_Work to be completed:_ Quote every line as given.

>> Begin Data lines

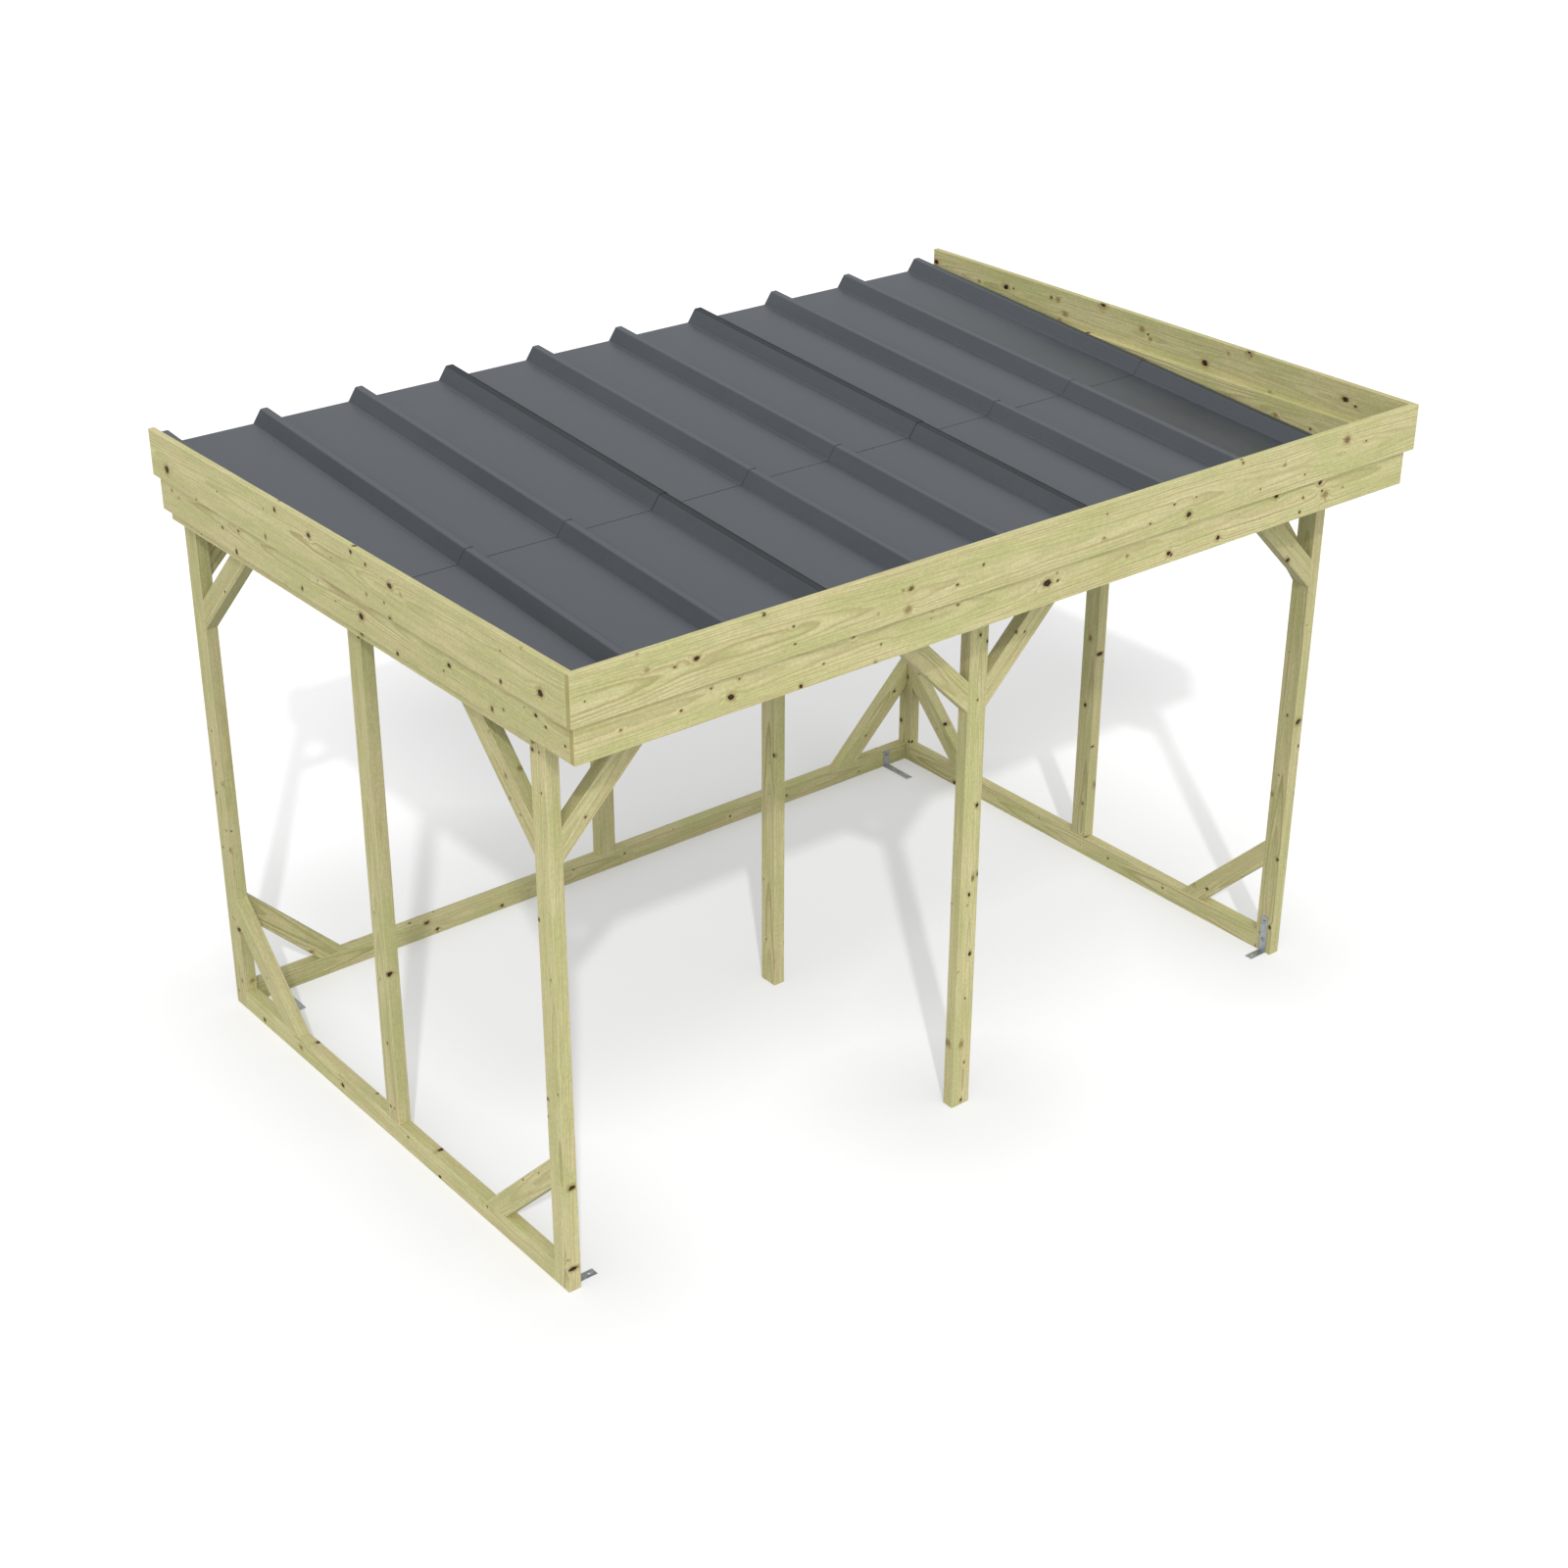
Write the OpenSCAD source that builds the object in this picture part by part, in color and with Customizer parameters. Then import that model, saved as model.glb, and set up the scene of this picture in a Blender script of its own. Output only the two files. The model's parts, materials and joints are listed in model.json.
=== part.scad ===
// Lean-to firewood shelter: nine timber posts on three sills, braced corners, a lapped board
// fascia on three sides and a ribbed steel roof that falls from the open back to the front.
// Millimetres. +X runs along the open front, +Y to the back, +Z up. The origin is on the
// ground, under the middle of the whole outline.

/* [Overall size] */
// Width over the outer faces of the corner posts
frame_w = 2975; // [2700:5:3600]
// Depth over the front and back faces of the corner posts
frame_d = 1958; // [1500:1:2400]
// Height of the fascia's top edge
fascia_top_z = 2038; // [1800:1:2500]

/* [Posts] */
// Narrow side of a post
post_t = 42; // [38:1:70]
// Wide side of a post
post_w = 70; // [60:1:95]
// Front face of the corner posts to the front face of the three middle posts
mid_post_setback = 911; // [700:1:1100]

/* [Sills] */
// Height of the ground sills
sill_h = 70; // [60:1:120]

/* [Braces] */
// Thickness of a brace
brace_t = 42; // [30:1:42]
// Width of a brace
brace_w = 70; // [45:1:80]
// Corner to the outer edge of a brace, along each piece it joins
brace_leg = 354; // [250:1:400]
// The same for the braces under the side rails
side_knee_leg = 429; // [300:1:480]

/* [Roof frame] */
// Thickness of the side rails and purlins
rail_t = 42; // [38:1:60]
// Height of the side rails
rail_h = 70; // [60:1:80]
// Underside of the side rails
rail_z = 1743; // [1500:1:2200]
// Rail tops to the sheets' underside at the front posts, less than zero inside the outer ribs
rail_clear = -9; // [-12:1:20]
// Height of the purlins
purlin_h = 70; // [60:1:120]

/* [Fascia boards] */
// Thickness of a fascia board
board_t = 20; // [15:1:27]
// Height of a fascia board
board_h = 145; // [120:1:175]
// How far the upper board laps over the lower one
board_lap = 32; // [25:1:60]
// Front face of the corner posts to the outer face of the front fascia
front_overhang = 247; // [150:1:350]
// Back face of the corner posts to the back ends of the side fascia boards, inwards
fascia_back_inset = 6; // [0:1:60]
// Back ends of the side boards to the back ends of the side rails, inwards
rail_back_inset = 9; // [0:1:40]

/* [Roof sheets] */
// Steel thickness
sheet_t = 0.6; // [0.5:0.1:1]
// Gap between the skins where one sheet laps over another
sheet_gap = 0.2; // [0.1:0.05:0.5]
// Outer face of a corner post to the middle of the outermost rib
rib_outside = 12.5; // [0:0.5:14]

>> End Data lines

_Answer below:_
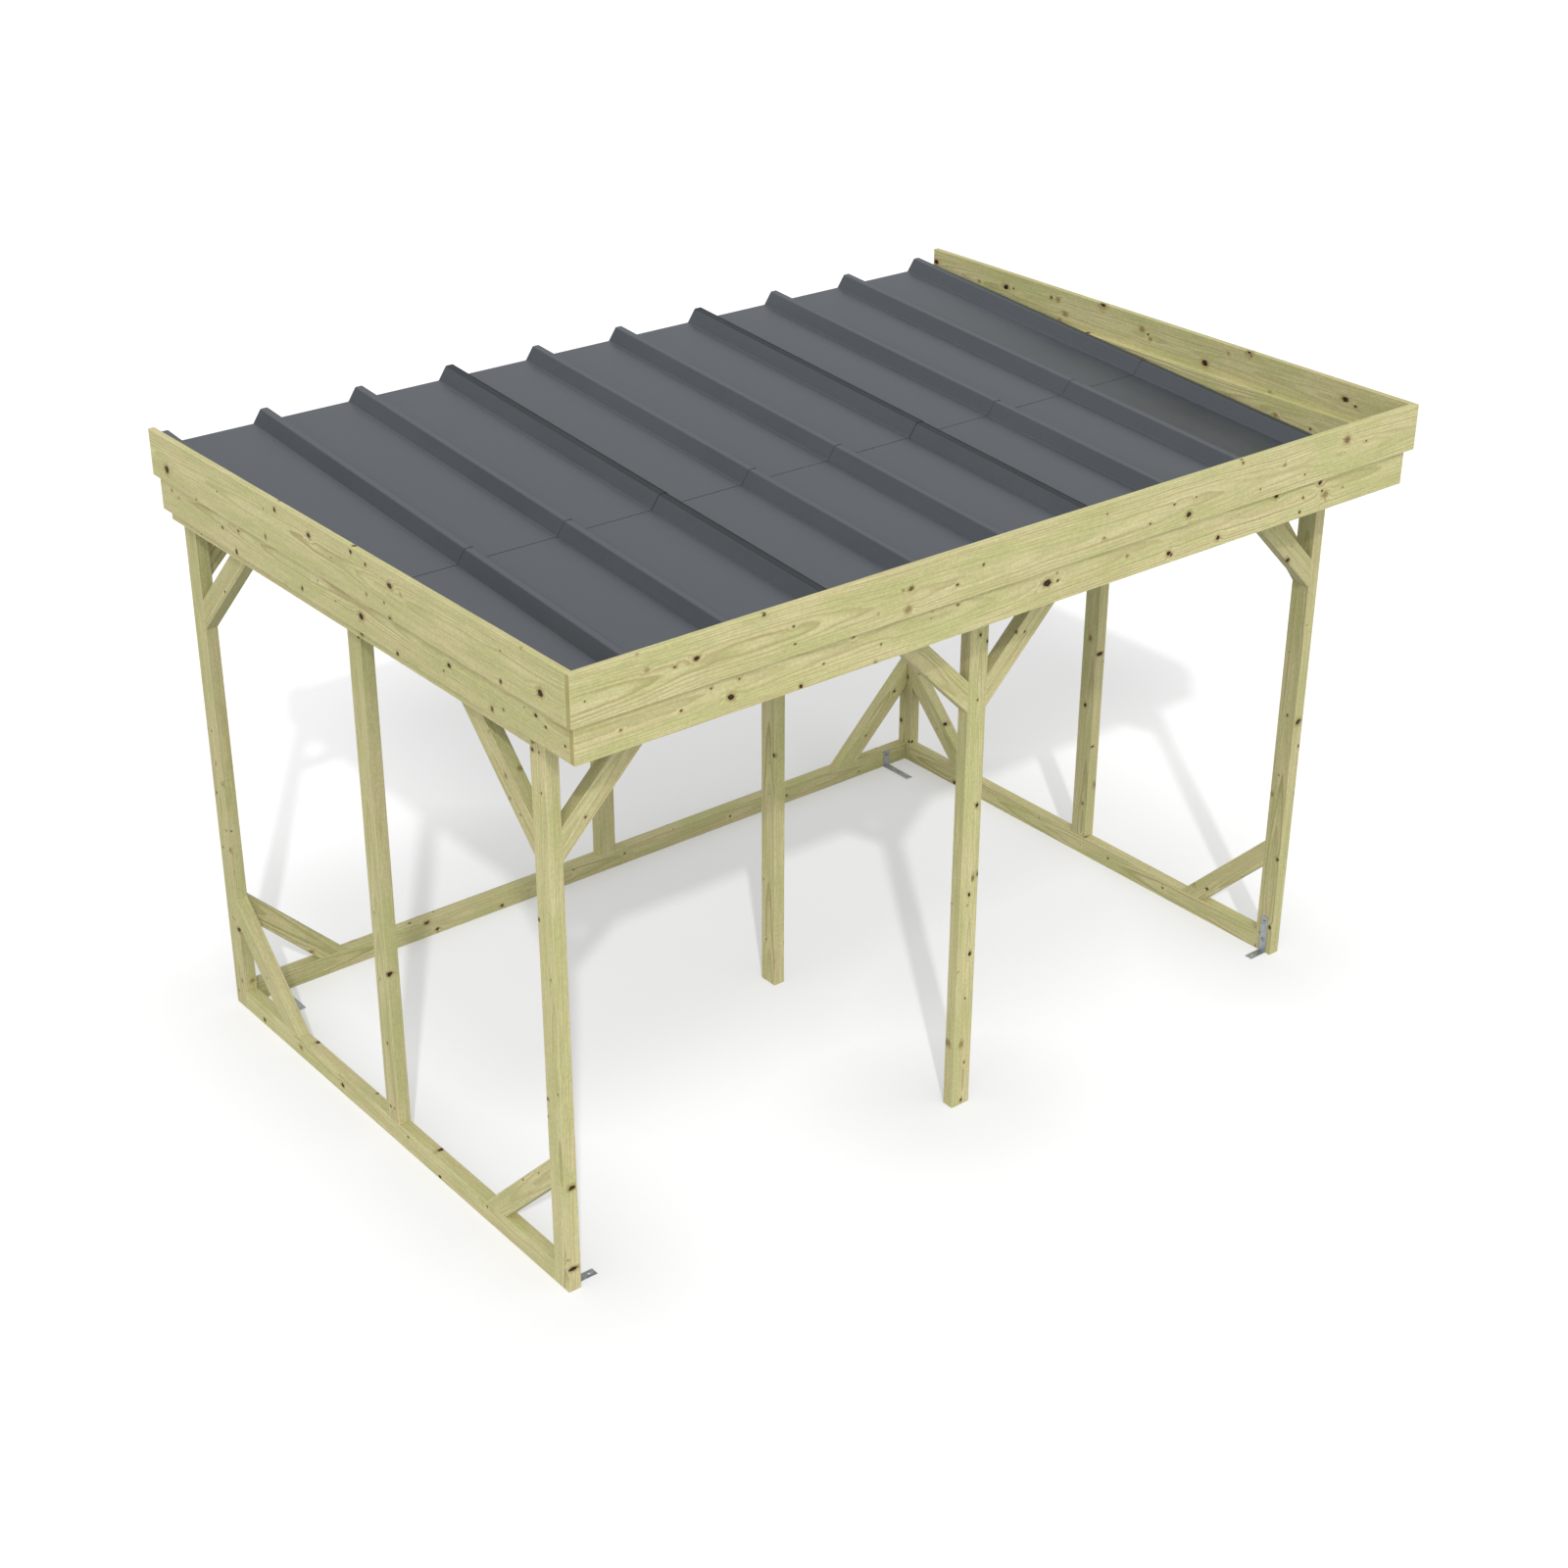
Write the OpenSCAD source that builds the object in this picture part by part, in color and with Customizer parameters. Then import that model, saved as model.glb, and set up the scene of this picture in a Blender script of its own. Output only the two files. The model's parts, materials and joints are listed in model.json.
=== part.scad ===
// Lean-to firewood shelter: nine timber posts on three sills, braced corners, a lapped board
// fascia on three sides and a ribbed steel roof that falls from the open back to the front.
// Millimetres. +X runs along the open front, +Y to the back, +Z up. The origin is on the
// ground, under the middle of the whole outline.

/* [Overall size] */
// Width over the outer faces of the corner posts
frame_w = 2975; // [2700:5:3600]
// Depth over the front and back faces of the corner posts
frame_d = 1958; // [1500:1:2400]
// Height of the fascia's top edge
fascia_top_z = 2038; // [1800:1:2500]

/* [Posts] */
// Narrow side of a post
post_t = 42; // [38:1:70]
// Wide side of a post
post_w = 70; // [60:1:95]
// Front face of the corner posts to the front face of the three middle posts
mid_post_setback = 911; // [700:1:1100]

/* [Sills] */
// Height of the ground sills
sill_h = 70; // [60:1:120]

/* [Braces] */
// Thickness of a brace
brace_t = 42; // [30:1:42]
// Width of a brace
brace_w = 70; // [45:1:80]
// Corner to the outer edge of a brace, along each piece it joins
brace_leg = 354; // [250:1:400]
// The same for the braces under the side rails
side_knee_leg = 429; // [300:1:480]

/* [Roof frame] */
// Thickness of the side rails and purlins
rail_t = 42; // [38:1:60]
// Height of the side rails
rail_h = 70; // [60:1:80]
// Underside of the side rails
rail_z = 1743; // [1500:1:2200]
// Rail tops to the sheets' underside at the front posts, less than zero inside the outer ribs
rail_clear = -9; // [-12:1:20]
// Height of the purlins
purlin_h = 70; // [60:1:120]

/* [Fascia boards] */
// Thickness of a fascia board
board_t = 20; // [15:1:27]
// Height of a fascia board
board_h = 145; // [120:1:175]
// How far the upper board laps over the lower one
board_lap = 32; // [25:1:60]
// Front face of the corner posts to the outer face of the front fascia
front_overhang = 247; // [150:1:350]
// Back face of the corner posts to the back ends of the side fascia boards, inwards
fascia_back_inset = 6; // [0:1:60]
// Back ends of the side boards to the back ends of the side rails, inwards
rail_back_inset = 9; // [0:1:40]

/* [Roof sheets] */
// Steel thickness
sheet_t = 0.6; // [0.5:0.1:1]
// Gap between the skins where one sheet laps over another
sheet_gap = 0.2; // [0.1:0.05:0.5]
// Outer face of a corner post to the middle of the outermost rib
rib_outside = 12.5; // [0:0.5:14]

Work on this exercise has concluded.